Backspace Writer’s Conference-Part III

The second day of the Backspace Writer’s Conference kicked off with an amazing presentation by Kristin Nelson on writing the perfect query letter pitch. She had a way of distilling it right down to the heart of what a pitch should be. I walked out of there feeling so much better about crafting a pitch. She runs a very popular blog called Pub Rants. She mentioned that her agency receives approximately 150 queries a day. Then she explained how to get a query to stand out.

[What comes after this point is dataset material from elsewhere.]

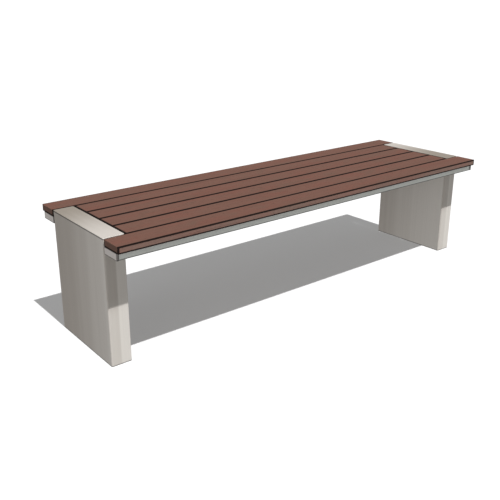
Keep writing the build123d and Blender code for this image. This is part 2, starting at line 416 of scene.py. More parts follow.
@dataclass(frozen=True)
class Finish:
    """A material of the bench: what it is, and how its surface was made.

    Attributes:
        name: The material's common name and its surface.
        colour: Its main colour, sRGB.
        metallic: How much of it mirrors as bare metal does.
        specular: How strongly the rest reflects.
        roughness: Its mean roughness.
        rough_range: How far its roughness varies.
        relief: How deep its relief is, in millimetres.
        joints: The joints and edges where dirt shows, and the foot, where it is partly painted shade.
        dirt: The colour of that dirt and of the painted shade at the foot, sRGB.
    """

    name: str = "plain"
    colour: str = "#808080"
    metallic: float = 0.0
    specular: float = 0.5
    roughness: float = 0.5
    rough_range: float = 0.2
    relief: float = 0.02
    joints: tuple[Joint, ...] = ()
    dirt: str = "#2B2723"

    def material(self) -> bpy.types.Material:
        """Build the material.

        Returns:
            The material, with a node-made colour, roughness and relief.
        """
        material = bpy.data.materials.new(self.name)
        material.use_nodes = True
        tree = material.node_tree
        tree.nodes.clear()
        look = self.look(tree)
        relief = {"Height": look.height, "Distance": self.relief * MM, "Strength": 1.0}
        inputs = {
            "Base Color": look.colour,
            "Metallic": self.metallic,
            "Roughness": look.roughness,
            "Specular IOR Level": self.specular,
            "Normal": add(tree, "ShaderNodeBump", relief),
        }
        surface = add(tree, "ShaderNodeBsdfPrincipled", inputs)
        add(tree, "ShaderNodeOutputMaterial", {"Surface": surface})
        return material

    def look(self, tree: bpy.types.NodeTree) -> Look:
        """Build the colour, the roughness and the relief.

        Args:
            tree: The material's tree.

        Returns:
            What the shader gets.
        """
        raise NotImplementedError

    def position(self, tree: bpy.types.NodeTree) -> Any:
        """Give the coordinates on the bench, in metres."""
        return add(tree, "ShaderNodeTexCoord", output="Object")

    def mix(self, tree: bpy.types.NodeTree, share: Any, first: Any, second: Any) -> Any:
        """Mix two colours by a share of the second."""
        inputs = {"Factor_Float": share, "A_Color": first, "B_Color": second}
        return add(tree, "ShaderNodeMix", inputs, output="Result_Color", data_type="RGBA")

    def uneven(self, noise: Number) -> Number:
        """Vary the roughness about its mean."""
        return noise * self.rough_range + (self.roughness - self.rough_range / 2)

    def soil_and_shade(self, tree: bpy.types.NodeTree, colour: Any) -> Any:
        """Darken a colour along the joints: dirt, and at the foot partly painted contact shade.

        Args:
            tree: The material's tree.
            colour: The clean colour.

        Returns:
            The colour with its dark lines.
        """
        parts = split(tree, self.position(tree))
        for joint in self.joints:
            distance = (parts[joint.axis.value].math("ABSOLUTE") - joint.place).math("ABSOLUTE")
            near = distance.eased(joint.reach * MM, joint.core * joint.reach * MM)
            colour = self.mix(tree, near * joint.share, colour, linear(self.dirt))
        return colour


@dataclass(frozen=True)
class OiledHardwood(Finish):
    """Red-brown hardwood, planed and oiled.

    The eye sees long soft fibres, redder and greyer patches a hand wide, short dark pores,
    and nearly black arrises, partly oil and dirt and partly painted shade beside the gaps. The
    sides that face a gap carry painted shade; the other sides and the undersides are painted
    paler, as painted light.

    Attributes:
        red: Colour of the redder patches.
        grey: Colour of the greyer patches.
        fibre: Colour of the fibres.
        pore: Colour of the pores.
        arris: Colour of the dark arrises, partly dirt and partly painted shade.
        end_grain: Colour of the sawn ends.
        red_patches: Where the wood is redder.
        grey_patches: Where it is greyer.
        fibres: Its fibres.
        pores: Its pores.
        side_gain: How much paler the slats' sides and undersides are painted than their tops, as painted
            light, for red, green and blue.
        side_slope: How far a face looks up, from a top to a side.
        end_depth: Where end grain gives way to long grain, in millimetres from the end.
        arris_core: Where the dark of an arris starts to fade, in millimetres from it.
        arris_width: Where it has faded.
        arris_share: How dark it is, up to 1.
        arris_dullness: How much rougher the dark arrises and gap sides are.
        gap_slope: How far a face looks up, from one free of painted shade to one that stands in a gap.
        open_depth: How near the bench's outside a side has to be to stay free of painted gap shade, in
            millimetres.
        fibre_height: How far the fibres stand out, beside the depth of the pores.
    """

    name: str = "hardwood_planed_oiled"
    colour: str = "#5E4238"
    red: str = "#623F35"
    grey: str = "#574339"
    fibre: str = "#462F26"
    pore: str = "#2E1D17"
    arris: str = "#0D0402"
    end_grain: str = "#6A4E42"
    specular: float = 0.2
    roughness: float = 0.68
    rough_range: float = 0.16
    relief: float = 0.25
    red_patches: Pattern = Pattern((170, 40, 40), 2.0, 0.42, 0.68, 0.65)
    grey_patches: Pattern = Pattern((95, 50, 50), 2.0, 0.50, 0.72, 0.5)
    # Real fibres are a few tenths of a millimetre wide; these are drawn 3 mm wide to show.
    fibres: Pattern = Pattern((320, 3, 3), 4.0, 0.48, 0.80, 0.55)
    # Real pores are 0.2 mm wide and a few millimetres long; these are drawn four times as wide.
    pores: Pattern = Pattern((16, 0.9, 0.9), 1.0, 0.64, 0.72, 0.45)
    side_gain: tuple[float, float, float] = (1.66, 2.09, 2.33)
    side_slope: tuple[float, float] = (0.8, 0.3)
    end_depth: tuple[float, float] = (1.2, 0.4)
    arris_core: float = 4.3
    arris_width: float = 6.2
    arris_share: float = 0.97
    arris_dullness: float = 0.3
    gap_slope: tuple[float, float] = (0.9, 0.5)
    open_depth: float = 4.0
    fibre_height: float = 0.7

    def look(self, tree: bpy.types.NodeTree) -> Look:
        """Lay patches, fibres, pores, ends, painted paler sides, dark arrises and painted gap shade over
        the wood's colour.

        Args:
            tree: The material's tree.

        Returns:
            What the shader gets.
        """
        grain = add(tree, "ShaderNodeAttribute", output="Vector", attribute_name="grain")
        edge, end, upward = (
            Number(tree, add(tree, "ShaderNodeAttribute", output="Fac", attribute_name=name))
            for name in ("edge_gap", "end_gap", "upward")
        )
        layers = (self.red_patches, self.grey_patches, self.fibres, self.pores)
        reds, greys, fibres, pores = (layer.noise(tree, grain) for layer in layers)
        colour = self.mix(tree, self.red_patches.cover(reds), linear(self.colour), linear(self.red))
        colour = self.mix(tree, self.grey_patches.cover(greys), colour, linear(self.grey))
        # Painted light: sides and undersides are painted paler than the tops, to even out what the key
        # light does.
        gains = {0: colour, 1: self.side_gain}
        painted_side_light = add(tree, "ShaderNodeVectorMath", gains, operation="MULTIPLY")
        colour = self.mix(tree, upward.eased(*self.side_slope), colour, painted_side_light)
        at_end = end.eased(*(depth * MM for depth in self.end_depth))
        colour = self.mix(tree, at_end, colour, linear(self.end_grain))
        colour = self.mix(tree, self.fibres.cover(fibres), colour, linear(self.fibre))
        colour = self.mix(tree, self.pores.cover(pores), colour, linear(self.pore))
        # Dark arrises: partly oil and dirt, partly painted shade beside the gaps. The upright sides that
        # face a gap get painted shade.
        arris = edge.eased(self.arris_width * MM, self.arris_core * MM)
        dark = arris.math("MAXIMUM", self.gap_shade(tree, upward))
        colour = self.mix(tree, dark * self.arris_share, colour, linear(self.arris))
        height = fibres * self.fibre_height - self.pores.eased(pores)
        return Look(colour, self.uneven(fibres) + dark * self.arris_dullness, height)

    def gap_shade(self, tree: bpy.types.NodeTree, upward: Number) -> Number:
        """Find the upright sides that face a gap, where the painted shade of the gaps goes.

        Args:
            tree: The material's tree.
            upward: How far a face looks up.

        Returns:
            The share of painted shade, 1 inside the gaps.
        """
        share = upward.math("ABSOLUTE").eased(*self.gap_slope)
        for part, outer in zip(split(tree, self.position(tree)), CAD_HIGH.xy):
            inside = part.math("ABSOLUTE").math("LESS_THAN", outer - self.open_depth * MM)
            share = share * inside
        return share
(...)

She also mentioned that she skips to the pitch paragraph and then if she likes it she reads the rest of the letter.

Here are some query basics she mentioned:

  • 1 page letter
  • Think of it as a cover letter for your manuscript
  • Introduce yourself to the agent, highlight what the project is about, and then have a closing
  • Don’t be to casual in email queries
  • Don’t query more than 1 agent in each email. No cc’ing the same email to 20 agents.
  • If you are writing a trilogy or series, only talk about the book you are querying and mention series potential
  • Personalize the query letter–address it to Dear Ms. Nelson not “To Whom it may concern”
  • Don’t use cutesy font or backgrounds because it only makes it harder to read
  • Don’t be unclear about the genre of your work
  • Include the title of your work.
  • Query intro paragraph should include: title, genre, if previously published author–highlight your credentials
  • Logline should be part of pitch paragraph
  • The query pitch paragraph  can be 1 paragraph or 2 short paragraphs
  • Bio and background paragraph should be short and sweet

A lot of people talk about how hard it is to condense 300 pages into one paragraph—You don’t. Instead look at the first 30 pages of your novel and determine what is the inciting incident. That is your plot catalyst. What has to happen before the rest of the novel can unfold? What is the plot element that drives the story?

Pitch paragraph should be short–7 sentences is good.

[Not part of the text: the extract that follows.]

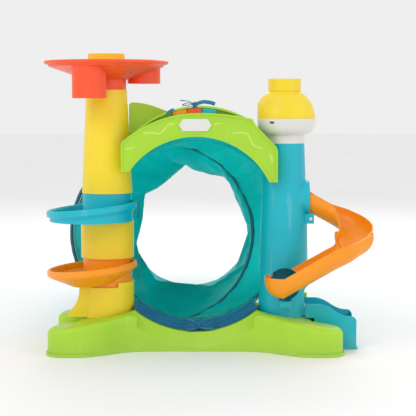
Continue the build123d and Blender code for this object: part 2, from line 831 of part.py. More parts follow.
# ---- Exit ramp and ball tray at the right --------------------------------
ramp_start_x = right + right_r0 + clearance
ramp_under = seat_z + clearance
with BuildPart() as exit_ramp:
    with BuildSketch(Plane.XZ.offset(-ramp_half)):
        with BuildLine():
            Polyline(
                (ramp_end_x, ramp_low - 12),
                (ramp_end_x, 0),
                (notch_x + 3, 0),
                (notch_x + 3, ramp_under),
                (ramp_start_x - 12, ramp_under),
                (ramp_start_x - 12, ramp_top),
            )
            shoulder = Line((ramp_start_x - 12, ramp_top), (ramp_start_x + 20, ramp_top))
            Spline(
                shoulder @ 1,
                (ramp_end_x - 40, ramp_low + 6),
                (ramp_end_x - 14, ramp_low),
                tangents=((1, -0.1), (1, 0)),
            )
            RadiusArc((ramp_end_x - 14, ramp_low), (ramp_end_x, ramp_low - 12), 13)
        make_face()
    extrude(amount=2 * ramp_half)
    with BuildPart(mode=Mode.PRIVATE) as ramp_room:
        side_profile(
            (
                (ramp_start_x - 20, seat_z + 5),
                (ramp_start_x + 30, seat_z - 2),
                (ramp_end_x - 45, 14),
                (ramp_end_x - ramp_wall, 8),
                (ramp_end_x - ramp_wall, 200),
                (ramp_start_x - 20, 200),
            ),
            ramp_wall - ramp_half,
            ramp_half - ramp_wall,
        )
    add(ramp_room.part, mode=Mode.SUBTRACT)
    # Low scoop in the end wall, for small hands.
    with BuildSketch(Plane.YZ.offset(ramp_end_x - 20)):
        with Locations((0, ramp_low)):
            SlotOverall(76, 74)
    extrude(amount=40, mode=Mode.SUBTRACT)
    tapered_plug(right, 0, right_r0 + clearance, right_seam, right_r0 + clearance, Mode.SUBTRACT)
    with BuildSketch(Plane.XY):
        with Locations((ramp_end_x - 4, 0)):
            Rectangle(14, 2 * ramp_half)
        with Locations((ramp_end_x - 8, 0)):
            Rectangle(14, 2 * ramp_half - 8, mode=Mode.SUBTRACT)
    extrude(amount=5)
exit_ramp.part.label = "exit_ramp"
export_step(exit_ramp.part, "parts/exit_ramp.step")


# ---- Arch ---------------------------------------------------------------
def front_outline():
    """The front arch's outline, upright in X and Z."""
    low_left = 443
    low_right = 418
    inner_left = arch_x - sqrt(arch_r**2 - (low_left - arch_z) ** 2)
    inner_right = arch_x + sqrt(arch_r**2 - (low_right - arch_z) ** 2)
    with BuildSketch() as outline:
        with BuildLine():
            Polyline((inner_left, low_left), (arch_left, low_left), (arch_left, 514))
            crown = ThreePointArc((arch_left, 514), (-84, 571), (-2, 586))
            TangentArc((-2, 586), (139, 572), tangent=crown % 1)
            Polyline((139, 572), (148, 556), (arch_right - 4, 505), (arch_right, 495))
            Polyline((arch_right, 495), (arch_right, low_right), (inner_right, low_right))
            ThreePointArc(
                (inner_right, low_right), (arch_x, arch_z + arch_r), (inner_left, low_left)
            )
        make_face()
    return outline.sketch


def back_outline():
    """The back arch's outline: a hill at the left, then a band that follows the rail."""
    inner = arch_r + 4
    low = 470
    reach = sqrt(inner**2 - (low - arch_z) ** 2)
    with BuildSketch() as outline:
        with BuildLine():
            Polyline((arch_x - reach, low), (-166, low), (-166, 606))
            Line((-166, 606), (-160, 612))
            hill = TangentArc((-160, 612), (-100, 601), tangent=(1, 0))
            Line((-100, 601), (-50, 582))
            ThreePointArc((-50, 582), (90, 572), (172, 505))
            Polyline((172, 505), (172, low), (arch_x + reach, low))
            ThreePointArc((arch_x + reach, low), (arch_x, arch_z + inner), (arch_x - reach, low))
        make_face()
    return outline.sketch


def at_depth(y):
    """An upright plane that faces the front, y behind the tower axes."""
    return Plane.XZ.offset(-y)


front_back_y = arch_front_y + arch_depth
with BuildPart() as arch_front:
    with BuildSketch(at_depth(front_back_y)):
        add(front_outline())
    extrude(amount=arch_depth)
    # Hollow behind, and a face sunk inside a raised rim.
    with BuildSketch(at_depth(front_back_y)):
        offset(front_outline(), amount=-arch_wall, kind=Kind.INTERSECTION)
    extrude(amount=arch_depth - arch_wall - 2, mode=Mode.SUBTRACT)
    with BuildSketch(at_depth(arch_front_y + 2)):
        offset(front_outline(), amount=-arch_rim, kind=Kind.INTERSECTION)
    extrude(amount=2, mode=Mode.SUBTRACT)
    # Blocks at both ends that hug the towers.
    side_profile(((168, 418), (arch_right, 418), (arch_right, 490), (168, 490)), front_back_y - 14, 0)
    side_profile(
        ((arch_left, 443), (-160, 443), (-160, 505), (arch_left, 505)), front_back_y - 14, 0
    )
    barrel(arch_x, arch_z, -90, 10, arch_r, Mode.SUBTRACT)
    tapered_plug(
        right, right_seam, right_r1 + clearance, right_top, right_r2 + clearance, Mode.SUBTRACT
    )
    tapered_plug(
        left,
        left_column_bottom,
        left_column_r0 + clearance,
        left_column_top,
        left_column_r1 + clearance,
        Mode.SUBTRACT,
    )
    for x, z in post_places:
        barrel(x, z, arch_front_y + arch_wall + 2, front_back_y, post_r)
        barrel(x, z, arch_front_y + arch_wall + 2, front_back_y, screw_r + 0.1, Mode.SUBTRACT)
arch_front.part.label = "arch_front"
export_step(arch_front.part, "parts/arch_front.step")

with BuildPart() as arch_back:
    with BuildSketch(at_depth(back_y + back_thick)):
        add(back_outline())
    extrude(amount=back_thick)
    for x, z in post_places:
        barrel(x, z, front_back_y, back_y, post_r)
        barrel(x, z, front_back_y, back_y + back_thick, screw_hole_r, Mode.SUBTRACT)
    tapered_plug(
        right, right_seam, right_r1 + clearance, right_top, right_r2 + clearance, Mode.SUBTRACT
    )
    tapered_plug(
        left,
        left_column_bottom,
        left_column_r0 + clearance,
        left_column_top,
        left_column_r1 + clearance,
        Mode.SUBTRACT,
    )
arch_back.part.label = "arch_back"
export_step(arch_back.part, "parts/arch_back.step")

with BuildPart() as arch_screws:
    for x, z in post_places:
        barrel(x, z, front_back_y - 10, back_y + back_thick, screw_r)
        barrel(x, z, back_y + back_thick, back_y + back_thick + 2.6, 4.2)
arch_screws.part.label = "arch_screws"
export_step(arch_screws.part, "parts/arch_screws.step")


# ---- Arc rail and sliders ------------------------------------------------
def sector(y0, y1, r0, r1, a0, a1, mode=Mode.ADD):
    """A curved bar about the rail's centre; angles run from the top to the right."""
    with BuildSketch(at_depth(y1)) as face:
        with BuildLine():
            outer = CenterArc((rail_x, rail_z), r1, 90 - a1, a1 - a0)
            inner = CenterArc((rail_x, rail_z), r0, 90 - a1, a1 - a0)
            Line(outer @ 0, inner @ 0)
            Line(outer @ 1, inner @ 1)
        make_face()
    extrude(face.sketch, amount=y1 - y0, mode=mode)


with BuildPart() as arc_rail:
    sector(flange_y - 11, back_y, rail_r - rail_thick, rail_r, rail_left, rail_right)
    sector(flange_y, flange_y + flange_thick, slot_r - 10, rail_r - 1, rail_left, rail_right)
    sector(
        flange_y - 1,
        flange_y + flange_thick + 1,
        slot_r - slot_half,
        slot_r + slot_half,
        rail_left + 3,
        rail_right - 3,
        Mode.SUBTRACT,
    )
arc_rail.part.label = "arc_rail"
export_step(arc_rail.part, "parts/arc_rail.step")

for slider_name, middle in zip(slider_names, slider_places):
    with BuildPart() as slider:
        low = middle - slider_span / 2
        high = middle + slider_span / 2
        neck_low = middle - 1.6
        neck_high = middle + 1.6
        face_y = flange_y - clearance
        rear_y = flange_y + flange_thick + clearance
        sector(face_y - 10, face_y, 204, rail_r - rail_thick - 1, low, high)
        slider_edges = slider.edges().filter_by(Axis.Y)
        fillet(slider_edges, 3)
        neck_r0 = slot_r - slot_half + clearance
        neck_r1 = slot_r + slot_half - clearance
        sector(face_y, rear_y, neck_r0, neck_r1, neck_low, neck_high)
        sector(rear_y, rear_y + 4, slot_r - 7, slot_r + 7, middle - 2.4, middle + 2.4)
    slider.part.label = slider_name
    export_step(slider.part, f"parts/{slider_name}.step")

# ---- Plain plaque --------------------------------------------------------
with BuildPart() as plaque:
    with BuildSketch(at_depth(arch_front_y + 2)):
        with Locations((0, 557)):
            Polygon((-40, 0), (-30, 15), (30, 15), (40, 0), (30, -15), (-30, -15))
    extrude(amount=4)
    chamfer(plaque.faces().sort_by(Axis.Y)[0].edges(), 1)
plaque.part.label = "plaque"
export_step(plaque.part, "parts/plaque.step")


# ---- Crawl tunnel --------------------------------------------------------
for hoop_name, (hx, hy, hz, hr) in hoops.items():
    with BuildPart() as hoop:
        with BuildSketch(Plane((hx, hy, hz), x_dir=(1, 0, 0), z_dir=(0, 0, 1))):
            with Locations((hr, 0)):
                Circle(wire_r)
        revolve(axis=Axis((hx, hy, hz), (0, 1, 0)))
    hoop.part.label = hoop_name
    export_step(hoop.part, f"parts/{hoop_name}.step")


def tunnel_form(inset):
    """The tunnel's outer form, or with an inset the room inside it."""
    gap = wire_r + clearance + inset
    front, second, third, fourth, rear = hoops.values()
    stations = (
        (front[0], front[1] - 6, front[2], front[3]),
        (front[0], front[1] + 6, front[2], front[3]),
        (second[0], second[1] - 5, second[2], second[3]),
        second,
        waist,
        third,
        fourth,
        rear,
    )
    rings = []
    for x, y, z, r in stations:
        with BuildSketch(at_depth(y)) as circle:
            with Locations((x, z)):
                Circle(r - gap)
        rings += circle.sketch.faces()
    for near, far in zip(rings, rings[1:]):
        loft([near, far], ruled=True)


with BuildPart() as tunnel_fabric:
    tunnel_form(0)
    with BuildPart(mode=Mode.PRIVATE) as crawl_room:
        tunnel_form(fabric_thick)
    add(crawl_room.part, mode=Mode.SUBTRACT)
tunnel_fabric.part.label = "tunnel_fabric"
export_step(tunnel_fabric.part, "parts/tunnel_fabric.step")

with BuildPart() as mouth_apron:
    apron_r = saddle_r - 0.5
    barrel(0, saddle_z, apron_front, apron_back, apron_r)
    barrel(0, saddle_z, apron_front, apron_back, apron_r - fabric_thick, Mode.SUBTRACT)
    with BuildSketch(at_depth(apron_back)) as kept:
        with Locations((0, apron_top / 2)):
            Rectangle(2 * apron_half, apron_top)
    extrude(kept.sketch, amount=apron_back - apron_front, mode=Mode.INTERSECT)
mouth_apron.part.label = "mouth_apron"
export_step(mouth_apron.part, "parts/mouth_apron.step")

# ---- Ribbon ties ---------------------------------------------------------
with BuildPart() as tie_top:
    deck_top = rail_z + rail_r
    with BuildSketch(Plane.XY.offset(deck_top)):
        with Locations((-2, (flange_y - 11 + back_y) / 2)):
            Rectangle(ribbon, back_y - flange_y + 11)
        with Locations((-2, flange_y - 4)):
            Rectangle(14, 12)
    extrude(amount=1.4)
    with BuildSketch(Plane.XY.offset(deck_top)):
        with Locations((-2, flange_y - 4)):
            RectangleRounded(14, 12, 4)
    extrude(amount=8)
    side_profile(((0, 608), (46, 612), (46, 610.5), (0, 606.5)), flange_y - 8, flange_y + 1)
    side_profile(((0, 608), (-36, 616), (-36, 614.8), (0, 606.5)), flange_y - 8, flange_y + 1)
tie_top.part.label = "tie_top"
export_step(tie_top.part, "parts/tie_top.step")

with BuildPart() as tie_bottom:
    with BuildSketch(Plane.XY.offset(saddle_z - saddle_r + 5)):
        with Locations((8, tie_knot_y)):
            RectangleRounded(46, 12, 4)
    extrude(amount=12)
tie_bottom.part.label = "tie_bottom"
export_step(tie_bottom.part, "parts/tie_bottom.step")

with BuildPart() as tie_left:
    with BuildSketch(Plane.XZ.offset(17)):
        with BuildLine():
            strap_outer = ThreePointArc((-146, 374), (-139, 345), (-153, 306))
            strap_inner = ThreePointArc((-147.2, 374), (-140.2, 345), (-154.2, 306))
            Line(strap_outer @ 0, strap_inner @ 0)
            Line(strap_outer @ 1, strap_inner @ 1)
        make_face()
    extrude(amount=ribbon)
tie_left.part.label = "tie_left"
export_step(tie_left.part, "parts/tie_left.step")
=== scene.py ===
import math
import random

import bmesh
import bpy
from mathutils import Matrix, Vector, noise


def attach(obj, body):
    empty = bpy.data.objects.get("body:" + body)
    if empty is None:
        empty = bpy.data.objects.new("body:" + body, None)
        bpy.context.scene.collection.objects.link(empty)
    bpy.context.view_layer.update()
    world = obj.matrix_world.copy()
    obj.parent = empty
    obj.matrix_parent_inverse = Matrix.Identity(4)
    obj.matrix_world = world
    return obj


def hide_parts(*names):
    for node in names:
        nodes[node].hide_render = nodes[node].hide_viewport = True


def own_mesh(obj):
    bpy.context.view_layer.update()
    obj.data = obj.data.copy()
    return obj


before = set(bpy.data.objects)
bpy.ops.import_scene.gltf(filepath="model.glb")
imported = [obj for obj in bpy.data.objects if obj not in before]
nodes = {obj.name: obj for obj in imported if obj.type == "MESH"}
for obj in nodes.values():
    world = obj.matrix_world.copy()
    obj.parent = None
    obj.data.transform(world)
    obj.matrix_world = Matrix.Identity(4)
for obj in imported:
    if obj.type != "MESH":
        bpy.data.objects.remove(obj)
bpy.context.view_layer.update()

# Toddler activity set: moulded towers and arch on a base, with a fabric crawl tunnel.
# Metres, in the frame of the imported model.
scene = bpy.context.scene
ROOT = "stand"

# ---- Colours (linear) ------------------------------------------------------
LIME = (0.400, 0.690, 0.030)
# Lighter lime for the arch's raised lines: a painted highlight, not the plastic's own colour.
HIGHLIGHT_LIME = (0.600, 0.800, 0.150)
YELLOW = (0.930, 0.690, 0.022)
ORANGE = (1.000, 0.330, 0.006)
CORAL = (1.000, 0.095, 0.018)
CYAN = (0.000, 0.470, 0.590)
WHITE = (0.760, 0.760, 0.730)
TEAL = (0.000, 0.590, 0.580)
DEEP_TEAL = (0.000, 0.150, 0.230)
BLUE = (0.004, 0.190, 0.400)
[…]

Once you establish your catalyst, build the rest of the pitch around it. Include details to support the catalyst:

  • Back story elements
  • Interrelated elements
  • Character insight

You can also have a hybrid of the three types of details.

Then we did a couple exercises to help find out pitch. All in all one of my favorite events of the day.

Next, I attended the Crafting the Perfect Hook Part II panel which was a “Midtown Idol” event modeled off of American Idol.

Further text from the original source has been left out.